Silvio Ghielmi - Milano

  Penso, caro dottor Ghielmi, che non siamo “ossessionati” e neppure necessariamente in “pochi”. Tante donne e tanti uomini, di diversi Paesi e di diversa fede e cultura, hanno consapevolezza della tragedia dell’aborto. Sanno che è usato infinite volte, come brutale strumento di controllo delle nascite e di selezione di (presunti) “perfetti”, gli unici degni di venire al mondo. Bisogna far crescere questa consapevolezza. Resistendo alla tentazione di darci ingiustamente pace per l’ingiustizia. Chinandoci a sollevare ogni persona caduta. Battendoci «con amore» – come ci chiede papa Francesco nel suo messaggio per la Giornata delle comunicazioni sociali 2016 – per cercare di vedere e riconoscere la verità e per aiutare altri a vederla e a riconoscerla. È, questa, la misericordia. Antidoto all’indifferenza, e a ogni assuefazione. Condizione di umanità per tutti, comunque la pensino e comunque credano.

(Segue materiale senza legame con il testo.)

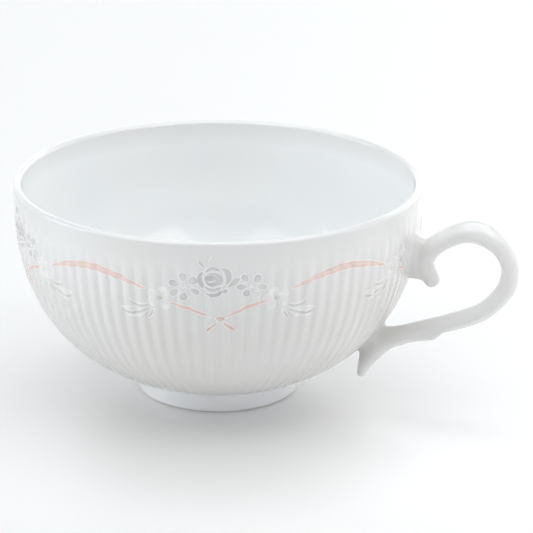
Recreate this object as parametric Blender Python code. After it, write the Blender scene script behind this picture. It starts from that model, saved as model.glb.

Cuore di Dio, misura di Cristo, via maestra per chi accoglie il Vangelo. «La parola del cristiano – dice ancora il Papa – (...), anche quando deve condannare con fermezza il male, cerca di non spezzare mai la relazione e la comunicazione». Un modello di travolgente forza, in questo senso, è Madre Teresa di Calcutta, oggi beata e presto santa, che – ricevendo il premio Nobel – seppe vedere e dire al mondo che «il più grande distruttore della pace è l’aborto» e per tutta la vita con dolore e semplicità continuò a pregare sorridendo chi non sapeva e non voleva accogliere la vita nascente: «Dateli a me, dateli a me». Lei, gentile e caro amico, evoca infine i «ragazzi della Rosa Bianca» che nella Germania nazista sfidarono, da cristiani, il pensiero dominante del proprio tempo e la disumanità eretta a sistema. Li considero anch’io, da sempre, tra gli esempi mobilitanti per la vita di chiunque abbia chiaro che cosa valga davvero. E non penso mai a loro come “pochi”. Penso a loro come persone giovani e coraggiose, coerenti e lucide, dallo sguardo lungo e così “innamorato” da dimenticare scoramenti e paure. Sono la dimostrazione che il seme buono nel tempo porta sempre frutto. E che non bisogna disperare, mai.